Encouraging farmworkers on irrigation schemes to rent land from their employers will reduce household food insecurity. These findings suggest that policymakers should design policies that enhance irrigation farmworkers’ food security through engagement in informal land lease contracts to enable land rental market participation by farm employers and farm workers in rural areas such as Tshiombo Village.

Food security is a complex subject whose accomplishment can be measured in various ways such as HDD, CSI, and HFIAS. This study only used the HFIAS tool for measuring food security among irrigation scheme farmworkers in Tshiombo. Therefore, the study’s findings should not be generalized to all irrigation schemes, as circumstances may be different. The study should be supplemented with studies that use other tools for measuring food security so that a more comprehensive conclusion can be drawn. It is vital to note that ongoing research on the issue of food security status among farmworkers in irrigation schemes is needed.
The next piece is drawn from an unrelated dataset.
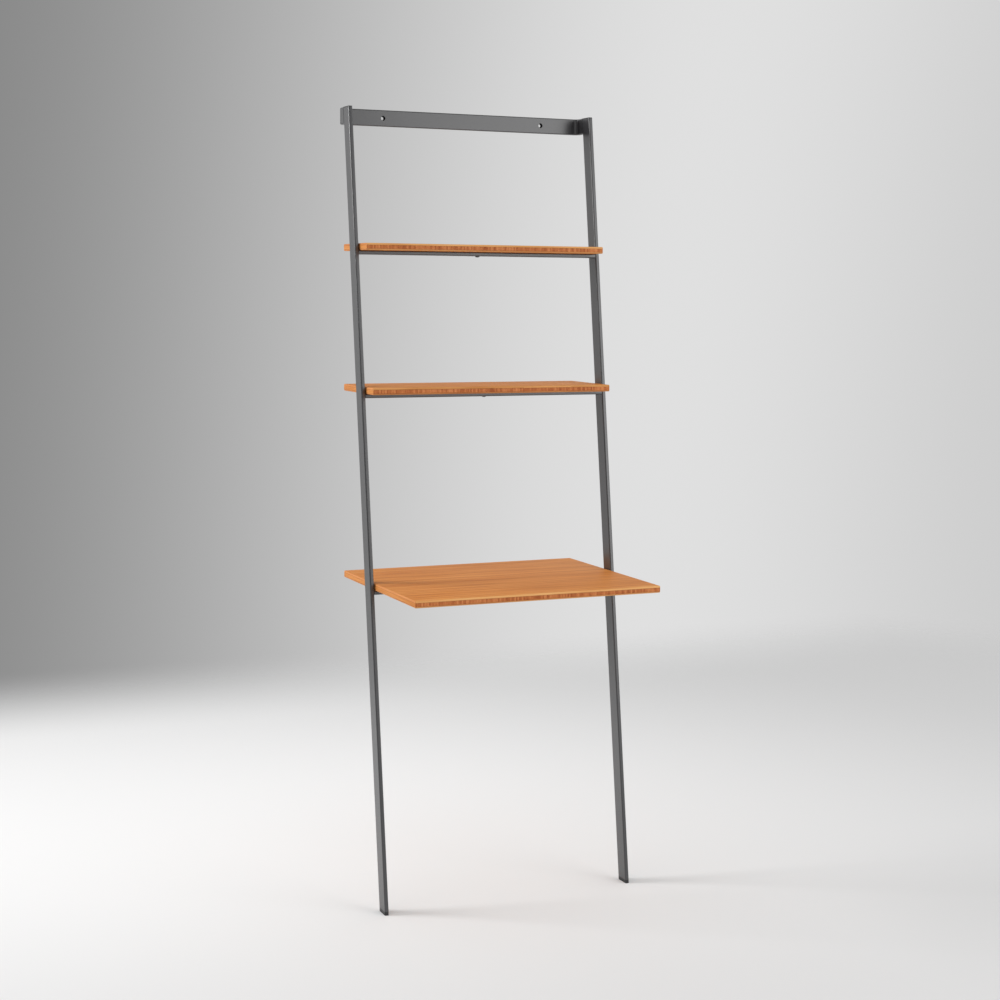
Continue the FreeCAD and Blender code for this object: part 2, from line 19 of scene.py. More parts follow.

To fully understand the complex dynamics of this issue and to acquire more information on the diverse conditions regarding food and nutrition insecurity among farmworkers laboring in smallholder farms, this would include:

• An examination of income inequality among farmworkers could provide further insight into the welfare of rural farmworker households. Income inequality was not examined in this study.
• A comparative investigation of a seasonal hunger analysis among farmworkers in rural households needs to be investigated through monthly to yearly monitoring indicators, which measure different aspects of food insecurity and determine to what extent food security fluctuates.